The loss of the two-state solution would also severely damage important US national interests. Across the Arab and Muslim world, America’s perceived partiality toward Israel and indifference to Palestinian rights and suffering continue to fuel virulent anti-American sentiment. James Baker and Lee Hamilton, co-chairs of the 2006 Iraq Study Group, warned that US success in Iraq depends in part on progress in the Arab-Israeli conflict. Iran, which exploits the Palestinian plight for political gain, would welcome a failure to end the conflict to consolidate its strategic gains. Hezbollah would exploit it to justify its continued use of an independent paramilitary force in Lebanon. And failure would intensify grievances that would continue to generate sympathy and support for Al Qaeda and attract new recruits to its ranks. As far as Al Qaeda is concerned, the loss of the two-state solution would be the ultimate gift that keeps on giving.

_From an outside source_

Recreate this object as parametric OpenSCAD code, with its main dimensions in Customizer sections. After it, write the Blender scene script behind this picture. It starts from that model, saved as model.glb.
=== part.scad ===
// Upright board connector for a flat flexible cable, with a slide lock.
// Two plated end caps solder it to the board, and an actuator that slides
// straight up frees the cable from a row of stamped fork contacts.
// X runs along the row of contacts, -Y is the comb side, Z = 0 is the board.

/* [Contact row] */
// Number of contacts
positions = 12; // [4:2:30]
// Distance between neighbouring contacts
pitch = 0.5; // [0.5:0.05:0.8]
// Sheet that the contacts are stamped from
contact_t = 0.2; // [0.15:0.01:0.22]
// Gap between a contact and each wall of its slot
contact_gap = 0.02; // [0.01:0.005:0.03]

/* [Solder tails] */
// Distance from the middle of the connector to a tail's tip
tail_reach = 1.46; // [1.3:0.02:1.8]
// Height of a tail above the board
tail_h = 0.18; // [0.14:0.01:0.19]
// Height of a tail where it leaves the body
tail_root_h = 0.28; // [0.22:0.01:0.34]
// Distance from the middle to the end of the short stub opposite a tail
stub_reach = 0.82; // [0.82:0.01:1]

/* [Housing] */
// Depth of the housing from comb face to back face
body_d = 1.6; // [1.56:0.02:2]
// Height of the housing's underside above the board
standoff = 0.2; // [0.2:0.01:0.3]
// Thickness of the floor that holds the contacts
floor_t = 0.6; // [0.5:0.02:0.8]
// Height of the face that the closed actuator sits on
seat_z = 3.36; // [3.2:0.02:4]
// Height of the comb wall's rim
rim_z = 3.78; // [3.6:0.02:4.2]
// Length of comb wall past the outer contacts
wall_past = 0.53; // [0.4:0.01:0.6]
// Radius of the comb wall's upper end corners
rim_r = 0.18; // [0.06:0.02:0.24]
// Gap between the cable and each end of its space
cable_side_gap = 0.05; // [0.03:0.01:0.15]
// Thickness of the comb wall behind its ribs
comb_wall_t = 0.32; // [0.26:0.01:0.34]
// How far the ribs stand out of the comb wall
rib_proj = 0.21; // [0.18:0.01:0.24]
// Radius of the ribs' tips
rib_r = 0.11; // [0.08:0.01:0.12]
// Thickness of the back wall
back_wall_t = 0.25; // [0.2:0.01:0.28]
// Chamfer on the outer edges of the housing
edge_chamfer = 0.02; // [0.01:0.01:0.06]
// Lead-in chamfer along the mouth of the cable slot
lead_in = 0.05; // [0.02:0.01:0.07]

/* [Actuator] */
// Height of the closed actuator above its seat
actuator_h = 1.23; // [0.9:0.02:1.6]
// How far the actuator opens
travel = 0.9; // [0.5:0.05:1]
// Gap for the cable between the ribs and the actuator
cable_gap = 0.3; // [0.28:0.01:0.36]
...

The lesson the new administration should draw from previous failures is that peacemaking gets nowhere if it focuses on process, confidence-building and incrementalism in the absence of clear parameters that define the endgame. It is a strategy born of a lack of courage to tell Israel that its exploitation of the absence of a peace agreement to continue its confiscation of Palestinian land will no longer be tolerated by the international community.

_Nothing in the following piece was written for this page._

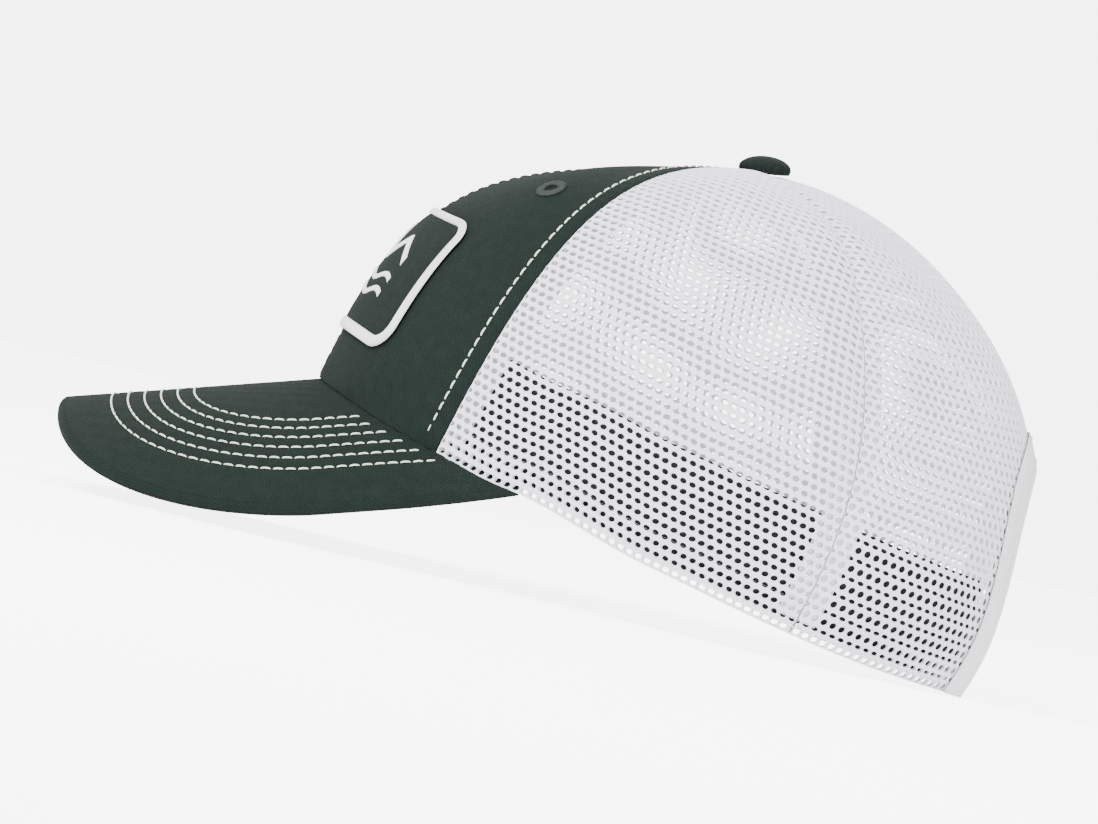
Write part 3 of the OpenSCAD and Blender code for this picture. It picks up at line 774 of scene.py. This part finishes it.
@dataclass
class MeshPanels:
    """The knitted mesh of the sides and the back, hole by hole.

    arch_left is an estimate: the share of a rear panel that the opening leaves.
    """

    pitch: float = 2.8
    course: float = 2.65
    thick: float = 0.7
    corners: int = 10
    arch_left: float = 0.8

    def cell(self, wide: float, high: float, skew: float) -> tuple[np.ndarray, np.ndarray]:
        """Give one cell's points about its middle, and its faces.

        Args:
            wide: Half width of its hole.
            high: Half height of its hole.
            skew: Slant of the hole.

        Returns:
            Points as across, up and out, and faces.
        """
        p, c, n = self.pitch / 2, self.course / 2, self.corners
        rim = np.array([(p, -c), (p, c), (0, c), (-p, c), (-p, -c), (0, -c)])
        turn = 2 * np.pi * np.arange(n) / n
        hole = np.stack([wide * np.cos(turn), high * np.sin(turn)], axis=1)
        hole[:, 0] += skew * hole[:, 1]
        lip = hole * 1.28
        h = self.thick / 2
        level = [(rim, h * 0.55), (lip, h), (hole, h * 0.35), (hole, -h * 0.35), (lip, -h),
                 (rim, -h * 0.55)]
        points = np.concatenate([np.c_[q, np.full(len(q), z)] for q, z in level])
        faces = []
        angle = np.arctan2(rim[:, 1], rim[:, 0]) % (2 * np.pi)
        order = np.argsort(angle)
        near = [int(order[np.argmin(np.abs(((angle[order] - a + np.pi) % (2 * np.pi)) - np.pi))])
                for a in turn]
        for k in range(n):
            a, b, j = near[k], near[(k + 1) % n], (k + 1) % n
            r, s = 6 + k, 6 + j
            faces.append([r, a, s, s])
            while a != b:
                nxt = int(order[(list(order).index(a) + 1) % 6])
                faces.append([a, nxt, s, s])
                a = nxt
            faces.append([r, s, s + n, r + n])
            faces.append([r + n, s + n, s + 2 * n, r + 2 * n])
            faces.append([r + 2 * n, s + 2 * n, s + 3 * n, r + 3 * n])
        base = 6 + 4 * n
        for k in range(n):
            a, b, j = near[k], near[(k + 1) % n], (k + 1) % n
            r, s = 6 + 3 * n + k, 6 + 3 * n + j
            faces.append([base + a, r, s, s])
            while a != b:
                nxt = int(order[(list(order).index(a) + 1) % 6])
                faces.append([base + nxt, base + a, s, s])
                a = nxt
        return points, np.array(faces)

    def panel(self, name: str, side: Side, low: float, high: float, start: float, stop: float,
              holes: tuple[tuple[float, float], tuple[float, float]], node: str | None,
              off: float = 0.0, arch: bool = False, shift: float = 0.0) -> None:
        """Knit one panel.

        Args:
            name: The piece's name.
            side: The wearer's side.
            low: Lowest angle.
            high: Highest angle.
            start: Lowest share.
            stop: Highest share.
            holes: Half width and half height of the holes of even and odd courses.
            node: The CAD node that it stands for.
            off: Distance outward.
            arch: Whether the rear opening is cut out of it.
            shift: Sideways shift of the holes, as a share of the pitch.
        """
        shares = span(start, stop, 400)
        up = run_length(CROWN.bare((low + high) / 2, shares))
        rows = int(up[-1] / self.course)
        kinds = [self.cell(*holes[0], 0.16), self.cell(*holes[1], -0.12)]
        built = Built()
        fine = span(low, high, 260)
        for row in range(rows + 1):
            v = min((row + 0.5) * self.course, up[-1])
            middle_share = float(np.interp(v, up, shares))
            line = CROWN.bare(fine, middle_share)
            across = run_length(line)
            points, faces = kinds[row % 2]
            number = int(across[-1] / self.pitch) + 2
            centre = (np.arange(number) - 0.5 + 0.5 * (row % 2) + shift) * self.pitch
            centre = centre[:, None] + points[None, :, 0]
            height = v + points[:, 1]
            t = np.interp(height, up, shares)[None].repeat(number, axis=0)
            phi = np.interp(centre, across, fine)
            keep = (centre.max(axis=1) > 0) & (centre.min(axis=1) < across[-1])
            if arch:
                keep &= self.outside_arch(phi, t).any(axis=1)
            if not keep.any():
                continue
            phi, t = phi[keep], t[keep]
            if arch:
                phi, t = self.push_out(phi, t)
            out = points[None, :, 2].repeat(len(phi), axis=0) + off
            world = CROWN.at(phi * side.value, t, out)
            count = len(points)
            shifted = faces[None] + (np.arange(len(phi)) * count)[:, None, None]
            turned = shifted.reshape(-1, 4)
            if side is Side.RIGHT:
                turned = turned[:, [1, 0, 3, 2]]
            built.add(world, turned)
        piece = built.to_object(name, MESH, replaces=(node,) if node else ())
        bpy.ops.object.mode_set(mode="EDIT")
        bpy.ops.mesh.select_all(action="SELECT")
        bpy.ops.mesh.remove_doubles(threshold=0.00002)
        bpy.ops.mesh.dissolve_degenerate(threshold=0.00002)
        bpy.ops.object.mode_set(mode="OBJECT")
        phi, t = np.meshgrid(span(low, high, 30), span(start, stop, 30))
        wide, tall, area = grid_area(CROWN.bare(phi, t))

    def outside_arch(self, phi: np.ndarray, t: np.ndarray) -> np.ndarray:
        """Say which places lie outside the rear opening."""
        x = np.clip((180 - phi) / CROWN.arch_angle, 0, None)
        y = np.clip(t / CROWN.arch_rise, 0, None)
        return x ** 3 + y ** 3 > 1.0

    def push_out(self, phi: np.ndarray, t: np.ndarray) -> tuple[np.ndarray, np.ndarray]:
        """Move places inside the rear opening out to its edge."""
        x = (180 - phi) / CROWN.arch_angle
        y = t / CROWN.arch_rise
        reach = np.cbrt(np.clip(x, 0, None) ** 3 + np.clip(y, 0, None) ** 3)
        grow = np.where(reach < 1, 1 / np.maximum(reach, 0.2), 1.0)
        return 180 - x * grow * CROWN.arch_angle, y * grow * CROWN.arch_rise

    def build(self) -> None:
        """Knit the four panels and the turned-in hem inside them."""
        front, seam = CROWN.front_seam + 0.12, CROWN.side_seam
        side_holes = ((1.03, 0.80), (1.0, 0.74))
        rear_holes = ((0.96, 1.0), (1.02, 0.62))
        for side in Side:
            name = side.name.lower()
            self.panel(f"side_knit_{name}", side, front, seam - 0.12, 0, 0.98, side_holes,
                       f"side_mesh_{name}")
            self.panel(f"rear_knit_{name}", side, seam + 0.12, 179.88, 0, 0.98, rear_holes,
                       f"rear_mesh_{name}", arch=True)
            self.panel(f"side_hem_allowance_{name}", side, front, seam - 0.12, 0, 0.045,
                       side_holes, None, off=-0.75, shift=0.08)
            self.panel(f"rear_hem_allowance_{name}", side, seam + 0.12,
                       180 - CROWN.arch_angle - 6, 0, 0.045, rear_holes, None,
                       off=-0.75, shift=0.08)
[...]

A US initiative that goes beyond the failed “facilitation” of previous administrations to vigorous and determined diplomacy can still produce a two-state solution, but only an American president whose political and moral horizon extends beyond the next Congressional elections–and who understands that by the time those elections occur the two-state solution will have disappeared–can hope to bring this multigenerational tragedy to an end.

It remains to be seen if Barack Obama is that man.